Starting June 13, 2019, private federal corporations governed by the Canada Business Corporations Act (“CBCA”) are required to keep a detailed register of information about individuals who directly or indirectly have an interest in more than 25% of the shares of the corporation.

Specifically, the corporations register must identify individuals with “significant control” over the corporation. An individual has “significant control”:

  1. if they have as a registered or beneficial owner, or if they have direct or indirect control or direction over any number of shares that:
    • carry 25% or more of the voting rights attached to all of the corporation’s outstanding voting shares; or
    • is equal to 25% or more of the corporation’s outstanding shares measured by its fair market value.
  2. any direct or indirect influence that, if exercised, would result in control of the corporation.
  3. other prescribed circumstances apply to them, with such circumstances as yet to be determined.

The register must contain certain information including the name, date of birth, address, residence for tax purposes, and other prescribed information for each individual.

In regards to ongoing maintenance and updates to the register, corporations must take reasonable steps to update the register on an annual basis.
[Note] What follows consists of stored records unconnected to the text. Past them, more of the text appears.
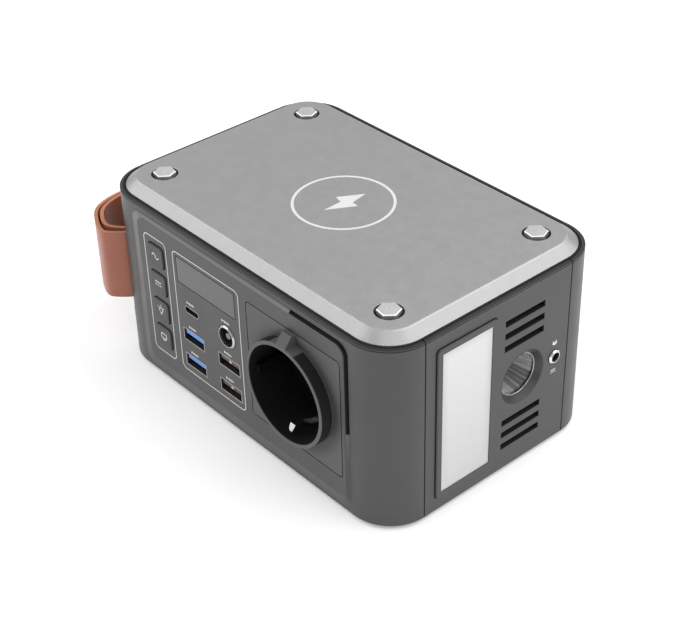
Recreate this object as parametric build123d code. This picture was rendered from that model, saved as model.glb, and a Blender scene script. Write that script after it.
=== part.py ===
from build123d import *
import math
import os

# Portable power station. Millimetres, +Z up.
# Origin: middle of the footprint, on the plane that the rubber base pad stands on.
# -Y is the front with the ports, +X the end with the lamp, -X the end with the strap.

# ---- overall sizes ----
body_length = 163.0
body_depth = 107.0
body_height = 82.2          # under the base pad to the flat of the top cover
corner_radius = 17.7
wall = 2.5
seam_gap = 0.5              # open line between a shell and an end panel
fit = 0.2                   # gap between nested pieces that do not move
moving_gap = 0.35           # gap round a piece that moves
edge_break = 0.6            # bevel on the lower edge of the shells

# ---- base and screws ----
pad_proud = 1.2
pad_recess = 0.8
pad_inset_x = 25.0          # from the body's end to the pad
pad_inset_y = 17.5
pad_corner = 9.0
pad_edge = 0.4
base_thickness = 2.5
post_radius = 4.2
rib_offset = 1.5            # rib of a screw post, from the post's middle
rib_thickness = 2.0
screw_radius = 1.5
screw_head_radius = 2.9
screw_head_height = 1.6
screw_length = 12.0

# ---- top trim and cover ----
ledge_width = 2.1
ledge_steps = 3
ledge_rise = 0.7
trim_edge = 0.5
trim_gap = 0.3              # open line between the trim and the shells
trim_gap_depth = 0.5
trim_shelf_width = 5.0
trim_shelf_thickness = 2.0
trim_notch = 0.5
cover_gap = 0.35
cover_rise = 3.3
cover_chamfer = 4.2
cover_edge_round = 1.5      # radius between the flat and the chamfer
cover_wall = 2.0
cover_seat = 0.8            # how far the cover's edge stands below the trim's lip
hex_across_corners = 8.8
hex_height = 1.9
hex_turn = -10.0
hex_bevel = 0.25
hex_socket = 2.0
hex_socket_depth = 0.8
head_recess_radius = 5.3
head_recess_depth = 0.9

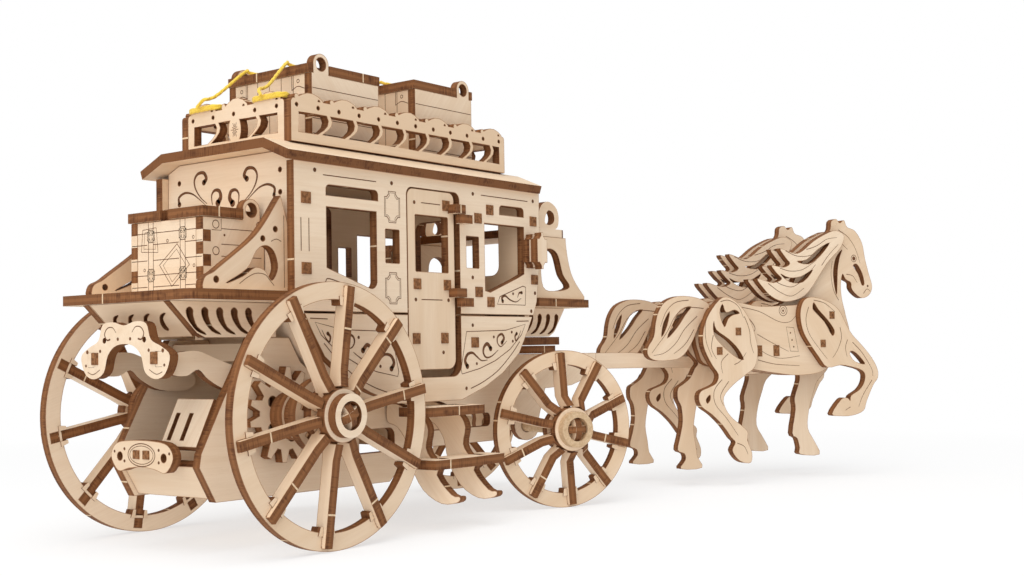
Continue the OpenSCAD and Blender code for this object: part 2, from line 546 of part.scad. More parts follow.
module rear_axle() color(birch) {
    rod_y(0, axle_z, axle_r, -rear_track - rear_hub - 8, rear_track + rear_hub + 8);
    across_y(-rail_y - gap - ply) translate([0, axle_z]) difference() {
        polygon(gear(14, 17, 12.6));
        circle(axle_r + play, $fn = 32);
        for (a = [0:72:359]) rotate(a) translate([8, 0]) circle(2, $fn = 24);
    }
    for (i = [1:3]) across_y(-rail_y - gap - ply - i * pitch) translate([0, axle_z]) difference() {
        circle(i == 2 ? 9 : 8, $fn = 48);
        circle(axle_r + play, $fn = 32);
    }
}

// Discs with square holes that turn with the rear wheels, inside them
module drive_discs() color(birch) both_sides() across_y(-rear_track - rear_hub + ply) translate([0, axle_z]) difference() {
    circle(13, $fn = 64);
    circle(axle_r + play, $fn = 32);
    for (a = [0:72:359]) rotate(a + 12) translate([8.6, 0]) square(3.6, center = true);
}

// ---- front carriage -----------------------------------------------------

plate_c = 20;                  // outer face of the carriage plates
module turntable() color(birch) steered() {
    flat_z(69.6 - gap - ply) difference() {
        circle(24, $fn = 96);
        circle(king_r + gap, $fn = 32);
    }
    both_sides() across_y(-plate_c) difference() {
        polygon(concat([[-16, 65.6], [-16, 56], [-8, 48]], arc([0, front_r], 6.5, 160, 380, 10),
            [[10, 50], [24, 51], [38, 56], [38, 65.6]]));
        translate([0, front_r]) circle(axle_r + gap, $fn = 32);
    }
    for (f = [-13, 26]) translate([f, -plate_c + pitch, 52]) cube([ply, 2 * (plate_c - pitch), 5.8]);
}
module front_axle() color(birch) steered() {
    rod_y(0, front_r, axle_r, -front_track - 8, front_track + 8);
}
pole_end = 180;
module pole() color(birch) steered() {
    both_sides() across_y(-pitch) difference() {
        polygon([[-11, 58.2], [-11, 65.6], [40, 65.6], [70, 65.4], [112, 62.4], [pole_end - 3, 62.4],
            [pole_end, 59.4], [pole_end - 3, 56.4], [70, 57.8]]);
        translate([0, 60]) square([2 * (king_r + gap), 20], center = true);
        translate([pole_end - 5, 59.4]) circle(1.5, $fn = 24);
    }
    for (f = [129.2, 140.4]) translate([f, -team_c - 5.35, 62.4 + play]) cube([ply, 2 * (team_c + 5.35), 5]);
}

// ---- horses -------------------------------------------------------------
// Outlines are [distance ahead of the kingpin, height]; a horse is a stack of
// plates about its own middle, its outer side towards -Y.

core_line = [[176, 56], [186, 60], [195.5, 71], [193.2, 83], [191, 91], [190.4, 98], [191.8, 104.2],
    [194, 101.6], [197.6, 99.8], [198, 96.8], [201, 93.8], [205.4, 91.8], [210.4, 93.4], [212.8, 98],
    [210.6, 105], [208.2, 113], [206.4, 121], [201.6, 127.2], [196.2, 129], [194, 132.6], [191, 131],
    [188.4, 133], [185, 131.6], [183.4, 126.4], [174, 120.6], [164, 110], [157, 98], [150, 88.8],
    [130, 86], [114, 87.6], [105.2, 86], [103.4, 78], [104, 64], [126, 59], [150, 55.4]];
crescent = [[192, 117], [187.8, 113], [185.6, 106.6], [185.7, 99.7], [187.3, 93.6], [188, 100], [188.6, 107],
    [190.2, 113]];
flank_line = [[104, 58.4], [126, 56], [140, 54], [156, 52.4], [172, 53.8], [181, 60], [183, 72], [177, 83],
    [164, 88], [150, 87.6], [132, 87.2], [118, 89.2], [107, 89.6], [100, 84], [97, 74], [98.6, 65]];
thigh = [[127, 66], [124.5, 76], [120, 84], [113, 90], [106, 91.4], [99.4, 86], [94.7, 79], [93, 71.5]];
outer_hind = concat(thigh, [[94.2, 65.6], [98.4, 58.6], [102, 54], [100.6, 50], [96, 48], [91, 46.2], [89.8, 42.6],
    [91.8, 38.6], [97.5, 35], [104, 29.4], [109, 23.4], [111.4, 21], [109.4, 17.4], [111.8, 13.6], [115.6, 11.2],
    [120.8, 10.8], [121.6, 15.6], [119, 21.6], [119.4, 25.6], [116, 28.8], [110.2, 32.6], [106, 37.5],
    [105, 43.2], [111, 48.8], [118, 53], [125, 57.4]]);
inner_hind = concat(thigh, [[96, 65], [101, 60], [99, 57], [96, 52.4], [91.4, 49.4], [88.4, 47.4], [88.2, 42.4],
    [90.2, 38.6], [90.8, 31.6], [89.2, 24.6], [87.4, 17.8], [91.4, 15.8], [92, 12.8], [89, 8.6], [102, 8.4],
    [99.4, 14], [98.6, 19.4], [97.4, 27.2], [98.4, 34.2], [100, 40], [103.4, 44.2], [112, 48.8], [119, 53],
    [125, 57.4]]);
shoulder = [[186.5, 78], [181, 86], [172, 90.4], [163, 91.8], [158, 90], [155.6, 85], [155.6, 79.4],
    [157.4, 73.6], [161, 68.4]];
outer_fore = concat(shoulder, [[167, 61.4], [172.6, 56], [182, 57], [191, 55.6], [196.4, 54], [198.6, 51.6],
    [197.6, 47.4], [194.2, 44], [188.4, 41.2], [187.6, 38.6], [186, 40], [181.6, 39.6], [174.8, 32.4],
    [180.2, 31], [189, 31], [196.8, 33.2], [199.2, 38], [204.2, 46.2], [207.6, 49.8], [207.6, 54.4], [203.6, 60.6],
    [196.8, 67.2], [190.4, 72.6]]);
inner_fore = concat(shoulder, [[163.6, 60], [166.2, 54], [166.6, 49.4], [163, 40.6], [163.4, 34.6], [160.8, 22.6],
    [164, 19.8], [165.4, 15], [165.8, 11.6], [179, 10.8], [175.6, 18], [171.4, 24.8], [172.6, 34.2],
    [176, 43], [179, 49], [186, 54.6], [190, 64]]);
mane_line = [[190.4, 124], [184.6, 126.6], [177, 124.4], [169, 120.6], [161.6, 115.6], [156, 114], [146.4, 116.4],
    [150, 111.6], [152.6, 108.8], [148, 106.8], [140.4, 107.8], [144, 103.6], [147, 101], [141, 99], [131, 101],
    [135, 96], [140, 92], [147, 89.6], [155, 90.2], [162, 92.6], [168.4, 98.4], [174, 105], [180, 111.4],
    [187.6, 117.6]];
mane_slits = [[[180, 120], [172, 116.6], [164, 111], [157, 110], [165, 108.8], [173, 113]],
    [[168, 106], [160, 102.4], [152, 101.6], [146, 103.6], [152, 99.6], [161, 99.6]]];
tail_line = [[103.2, 84.6], [103, 88.4], [96.5, 91.2], [88.2, 92.2], [81.9, 91.6], [76, 89], [72.4, 84.4], [70.6, 79.1],
    [69.4, 72.7], [65.7, 67.5], [66, 63.5], [70.1, 61.4], [77.4, 61.2], [84.8, 62.4], [90.2, 67.1], [94.4, 73.7],
    [98.2, 80.3]];
tail_slits = [[[92, 87], [85.6, 85.4], [81, 79], [77.4, 72], [83.4, 77], [88.4, 83]],
    [[79, 84.6], [75.2, 79], [74, 72.6], [77.4, 78]]];
tab = [ply + 2 * play, 5 + 2 * play];

// Two plates on both sides of the middle, the inner one first
module pair_at(inner) {
    across_y(inner, ply) children(0);
    across_y(-inner - ply, ply) children(1);
}
module crossbar_holes() for (f = [129.2, 140.4]) translate([f - play, 62.4]) square(tab);

module horse_body() across_y(-ply / 2) difference() {
    polygon(loop(core_line));
    polygon(loop(crescent));
    polygon(loop([[199.6, 108.6], [203, 104.4], [205.4, 98.8], [207.2, 99.4], [206, 104.6], [202.4, 109.6]], 3));
    crossbar_holes();
}
module horse_flanks() pair_at(ply / 2 + play) {
    difference() { polygon(loop(flank_line)); crossbar_holes(); }
    difference() { polygon(loop(flank_line)); crossbar_holes(); }
}
thigh_cuts = [[[100, 80], [101.4, 75.6], [109, 71], [114.8, 66], [117.8, 61], [113, 62.4], [105.4, 67.6], [100, 73.4]],
    [[105.6, 88], [103.8, 83.6], [106.4, 77], [108.8, 80.8], [112, 82.8], [116, 83.6], [113, 85.2], [107.6, 84]]];
shoulder_cut = [[164.6, 89], [163.8, 86], [165.6, 84], [171.6, 79], [175.4, 73.4], [177.2, 72.2], [178, 75],
    [173.6, 80.2], [167.6, 85.4]];
module horse_hind_legs() pair_at(ply / 2 + pitch + play) {
    difference() {
        polygon(loop(inner_hind, 3));
        for (c = thigh_cuts) polygon(loop(c, 3));
    }
    difference() {
        polygon(loop(outer_hind, 3));
        for (c = thigh_cuts) polygon(loop(c, 3));
        polygon(loop([[96.6, 44.4], [94.2, 42.4], [94.8, 40.4], [96.6, 42]], 3));
    }
}
module horse_forelegs() pair_at(ply / 2 + pitch + play) {
    difference() {
        polygon(loop(inner_fore, 3));
        polygon(loop(shoulder_cut, 3));
    }
    difference() {
        polygon(loop(outer_fore, 3));
        polygon(loop(shoulder_cut, 3));
        polygon(loop([[189, 64], [188.6, 62], [192, 58.6], [198.6, 57.2], [196, 60.4], [192, 63.4]], 3));
    }
}
module mane_plate() difference() {
    polygon(loop(mane_line, 3));
    for (s = mane_slits) polygon(loop(s, 3));
}
module horse_mane() pair_at(ply / 2 + play) { mane_plate(); mane_plate(); }
module horse_tail() across_y(-ply / 2) difference() {
    polygon(loop(tail_line, 3));
    for (s = tail_slits) polygon(loop(s, 3));
}

module right_horse() steered() translate([0, -team_c, 0]) children();
module left_horse() steered() translate([0, team_c - 2, 0]) children();
module right_horse_body() color(birch) right_horse() horse_body();
module right_horse_flanks() color(birch) right_horse() horse_flanks();
module right_horse_hind_legs() color(birch) right_horse() horse_hind_legs();
module right_horse_forelegs() color(birch) right_horse() horse_forelegs();
module right_horse_mane() color(birch) right_horse() horse_mane();
module right_horse_tail() color(birch) right_horse() horse_tail();
module left_horse_body() color(birch) left_horse() horse_body();
module left_horse_flanks() color(birch) left_horse() horse_flanks();
module left_horse_hind_legs() color(birch) left_horse() horse_hind_legs();
module left_horse_forelegs() color(birch) left_horse() horse_forelegs();
module left_horse_mane() color(birch) left_horse() horse_mane();
module left_horse_tail() color(birch) left_horse() horse_tail();

chassis();
gearbox();
winding_key();
rear_bow();
side_wall_right();
side_wall_left();
rear_wall();
front_wall();
cabin_floor();
cabin_seats();
roof();
rear_deck();
boot_apron();
boot_brackets();
boot_trunk();
boot_lid();
rack_right();
rack_left();
rack_rear();
rack_front();
aft_chest();
aft_chest_lid();
fore_chest();
fore_chest_lid();
lashing_cord();
driver_seat();
footboard();
footboard_apron();
steps();
lanterns();
door_right();
door_left();
rear_axle();
drive_discs();
rear_rim_right();
rear_spokes_right();
rear_rim_left();
rear_spokes_left();
front_rim_right();
front_spokes_right();
front_rim_left();
front_spokes_left();
turntable();
front_axle();
pole();
right_horse_body();
right_horse_flanks();
right_horse_hind_legs();
right_horse_forelegs();
right_horse_mane();
right_horse_tail();
left_horse_body();
left_horse_flanks();
left_horse_hind_legs();
left_horse_forelegs();
left_horse_mane();
left_horse_tail();
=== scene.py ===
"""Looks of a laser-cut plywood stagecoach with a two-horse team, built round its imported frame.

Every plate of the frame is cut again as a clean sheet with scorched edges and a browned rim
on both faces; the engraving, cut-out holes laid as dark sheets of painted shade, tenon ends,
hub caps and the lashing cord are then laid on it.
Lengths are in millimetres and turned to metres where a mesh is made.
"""

import json
import logging
import math
from dataclasses import dataclass, field
from enum import Enum

import bpy
import numpy as np
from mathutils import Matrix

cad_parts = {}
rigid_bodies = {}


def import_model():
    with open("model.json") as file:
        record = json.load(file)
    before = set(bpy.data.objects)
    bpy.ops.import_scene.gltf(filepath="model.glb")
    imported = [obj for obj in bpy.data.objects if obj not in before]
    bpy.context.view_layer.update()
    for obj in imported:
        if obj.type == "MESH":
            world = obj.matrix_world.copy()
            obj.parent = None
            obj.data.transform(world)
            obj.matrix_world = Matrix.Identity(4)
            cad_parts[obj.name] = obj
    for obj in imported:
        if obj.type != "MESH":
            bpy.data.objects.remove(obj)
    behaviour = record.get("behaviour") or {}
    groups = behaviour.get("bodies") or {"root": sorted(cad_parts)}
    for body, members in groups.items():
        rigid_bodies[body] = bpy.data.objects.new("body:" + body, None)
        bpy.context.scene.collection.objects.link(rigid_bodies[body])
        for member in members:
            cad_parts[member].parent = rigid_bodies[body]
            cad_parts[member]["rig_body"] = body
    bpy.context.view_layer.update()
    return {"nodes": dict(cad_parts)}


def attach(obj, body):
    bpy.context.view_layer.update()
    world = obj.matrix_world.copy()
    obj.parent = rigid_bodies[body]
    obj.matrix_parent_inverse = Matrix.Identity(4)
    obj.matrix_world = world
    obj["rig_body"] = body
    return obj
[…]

Further, corporations must also update the register within 15 days of becoming aware of any information that is required to be recorded in the register.

Under the amended CBCA, a shareholder will be required to provide the relevant information to the corporation upon request. The shareholder will be obligated to respond to reply accurately and to complete the request as soon as feasible.

Noncompliance with these new provisions will result in potentially substantial consequences, as penalties and fines for noncompliance are potentially substantial. A conviction of an offence may result in directors, officers or shareholders being liable to fine not exceeding $200,000.00, to imprisonment for term of not exceeding six months, or to both.

Commentators of the new amended CBCA have noted that this is likely to be part of a wider push for greater corporate transparency. With that said, in order for a complete picture of the new register system, we will have to wait for the new regulations to be provided.